Use a relation table instead of a fixed parent_id column:

  • taxonomy_term_relations
    • tenant_id
    • domain
    • parent_term_id
    • child_term_id
    • relation_type (default: broader_narrower)
    • sort_order
    • timestamps / actor metadata

Required constraints:

  • same tenant for parent and child
  • same domain for parent and child
  • no self-reference
  • no duplicate pair for same relation type
  • cycle prevention (reject insert creating ancestor loop)

Operational mode:

  • default to strict tree per facet/domain (one parent per child) if desired
  • allow polyhierarchy later by relaxing uniqueness constraint on child

Hierarchy storage and query policy:

  • taxonomy_term_relations is the canonical source of truth (adjacency model).
  • Add a closure projection only when descendant query load justifies it.
  • If enabled, the closure table is derived data and rebuilt/reconciled from adjacency truth.

3) Cross-domain fulfilment mapping (content -> skills)

Do not mix domains directly in assignment tables.

Canonical implementation path:

  • Repurpose existing skill_mapping_set_versions + skill_mapping_rules.
  • Extend selector contract so rules can match content taxonomy term IDs.
  • Keep skill projection and provenance in the existing skills engine.

Rule shape expectation (conceptual):

  • source_domain: content
  • source_term_ids: list of content term IDs (optional include-descendants flag)
  • target_skill_id: skill outcome target
  • contribution strategy/weight/threshold fields as already defined by the skills model

Explicit non-goal for now:

  • Do not introduce a standalone taxonomy_domain_mappings engine in parallel.

Migration note (if legacy bridge rows exist):

  • Migrate legacy mapping rows into versioned skill mapping rules.
  • Keep old data read-only during migration, then deprecate.

Execution-time semantics (non-negotiable)

  1. authoring time
  • Questions/evaluations are tagged with content terms only.
  1. Snapshot freeze
  • Submission snapshot freezes relevant taxonomy term IDs.
  • Optional display labels/slugs may be included for explain rendering, but IDs are canonical.
  • Skills fulfilment projections must persist mapping_set_version_id + mapping_rule_id provenance.
  1. Projection / fulfilment
  • Worker resolves mapping-set version + content-term evidence.
  • Emits skill evidence facts for the user/subject.
  • Records mapping provenance and source submission references.
  1. Reconstruction
  • Historical skill outcomes remain explainable even if taxonomy labels/hierarchy later change.

Guardrails

  1. Domain-gated assignment
  • Content resources can only attach content terms.
  • Skills resources can only attach skills terms.
  1. Cross-domain mapping gate
  • Only explicit mapping rules may bridge content to skills.
  • No implicit inheritance between domains.
  1. Retire, do not destroy
  • Terms used in snapshots/projections are never hard-deleted.
  1. Policy + auth
  • Keep taxonomy.read and taxonomy.manage.
  • Add optional domain policy constraints later if needed (for delegated admin models).
  1. Performance
  • For hierarchy queries, use adjacency + recursive reads initially.
  • Introduce closure/materialized path only when thresholds are exceeded.

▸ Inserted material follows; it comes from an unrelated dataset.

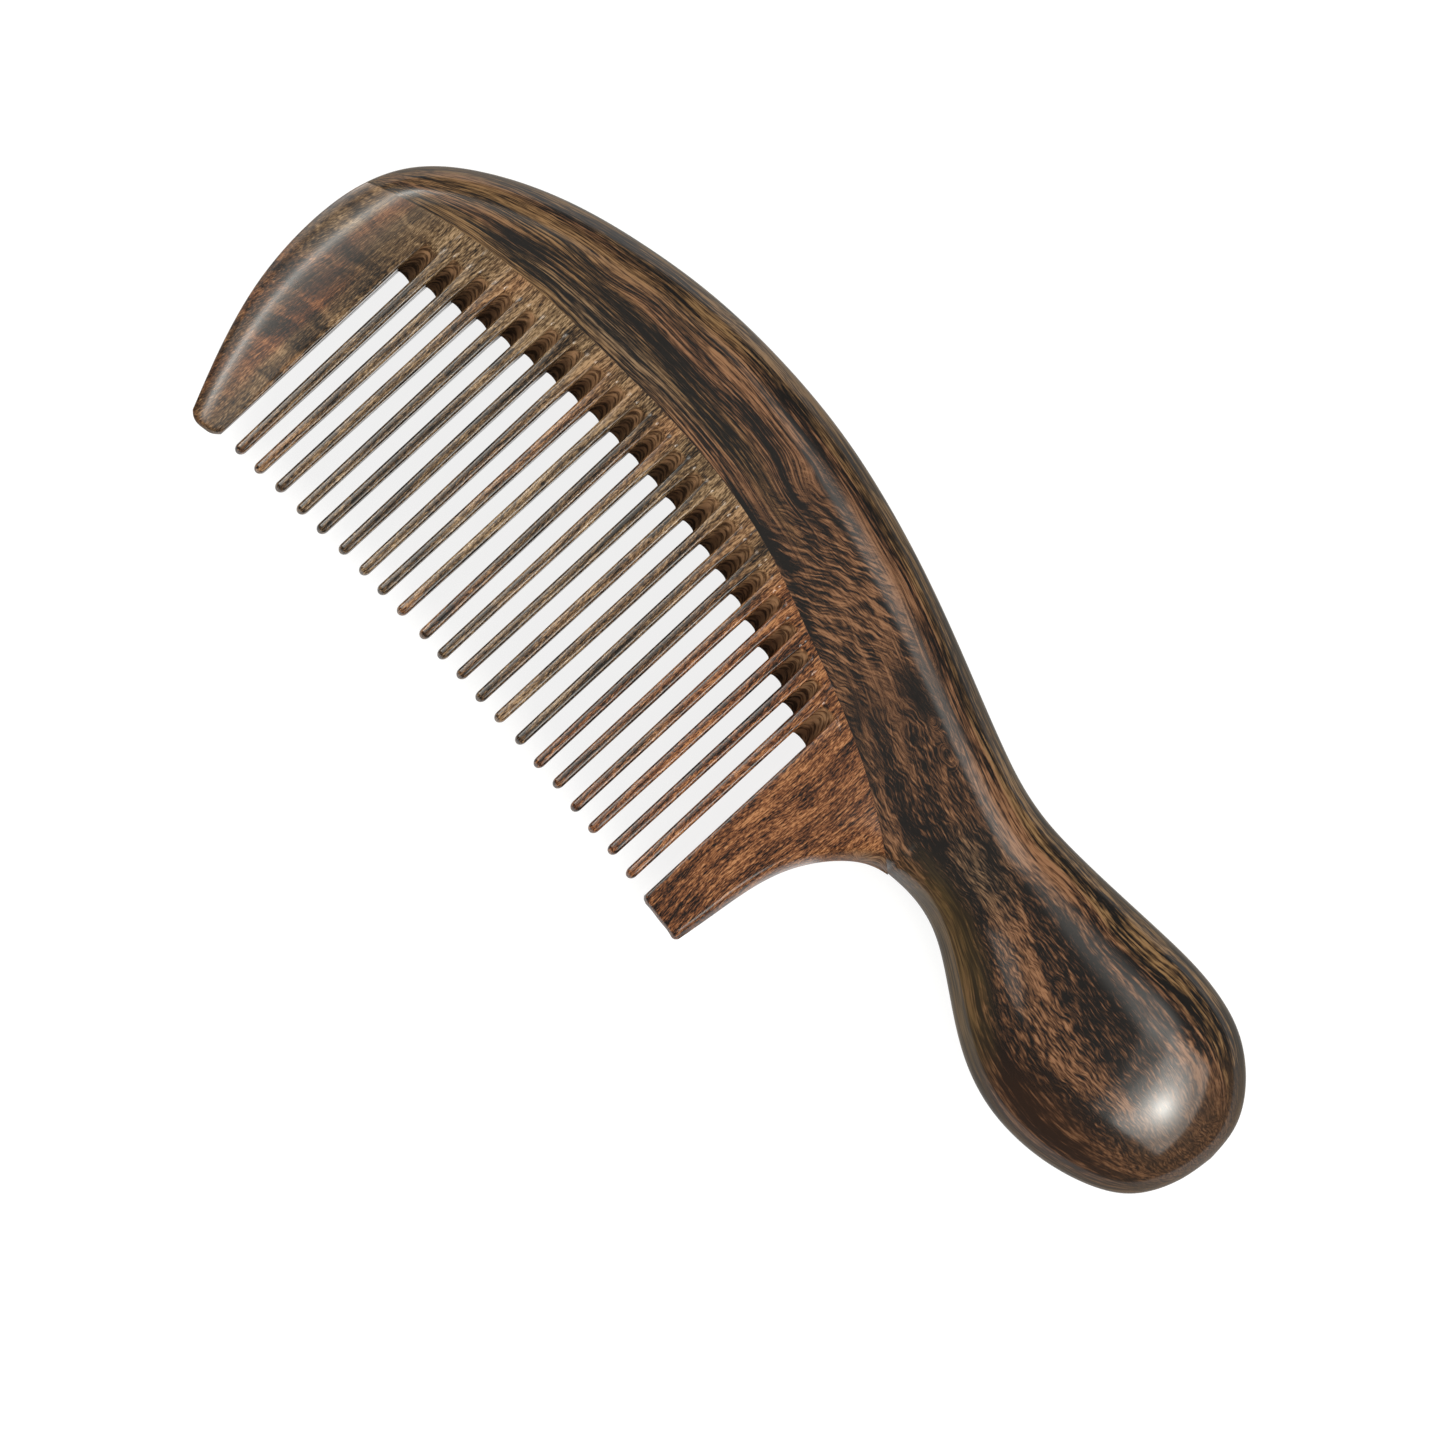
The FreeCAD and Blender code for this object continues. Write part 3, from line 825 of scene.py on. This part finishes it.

Performance trigger thresholds (start point):

  • taxonomy descendant query p95 > 120ms for two consecutive releases, or
  • descendant queries account for > 20% of taxonomy read volume, or
  • average active hierarchy depth exceeds 4 with sustained growth.

Proposed phased implementation

Phase 1: Hierarchy primitives

  • add taxonomy_term_relations
  • enforce same-domain/same-tenant/no-cycle constraints
  • expose read APIs for parent/children lineage

Phase 2: Inventory integration

  • add term-hierarchy-aware filtering support (terms_any/terms_all, optional include descendants)
  • finalize snapshot taxonomy freeze contract

Phase 3: Skill fulfilment bridge

  • support content-term selectors in skill mapping rules
  • write provenance-rich skill evidence facts (source terms + mapping version)
  • add explain endpoint fields for mapping trace

Phase 4: Frontend activation

  • taxonomy drawers/trees
  • mapping management UX
  • impact previews before publishing mapping changes

Phase acceptance criteria (non-negotiable)

Phase 1 done when

  • cycle prevention is enforced
  • same-tenant and same-domain relation checks are enforced
  • strict-tree mode is enforceable per facet/domain

Phase 2 done when

  • inventory filters can resolve term descendants deterministically
  • snapshot taxonomy freeze contract is documented and covered by tests

Phase 3 done when

  • content term selectors are supported in versioned skill mapping rules
  • every skill fulfilment fact can trace to submission + mapping version + mapping rule
  • no implicit cross-domain fulfilment path exists outside mapping rules

Phase 4 done when

  • frontend taxonomy UIs consume only backend-validated contracts
  • impact preview is backend-derived and version-aware

What this avoids

  • separate taxonomy engines per domain
  • hidden coupling where content tags silently mutate skill outcomes
  • brittle one-parent-only schema that blocks future use cases
  • front-end-driven taxonomy semantics before backend invariants are stable

Recommendation

Adopt this proposal as the canonical backend direction:

  • one taxonomy engine
  • domain partitions
  • relation-based hierarchy
  • explicit versioned cross-domain mapping (content -> skills) for user skill fulfilment

This gives you flexibility for future product growth while preserving the defensibility and backend-first discipline already established in Evalium.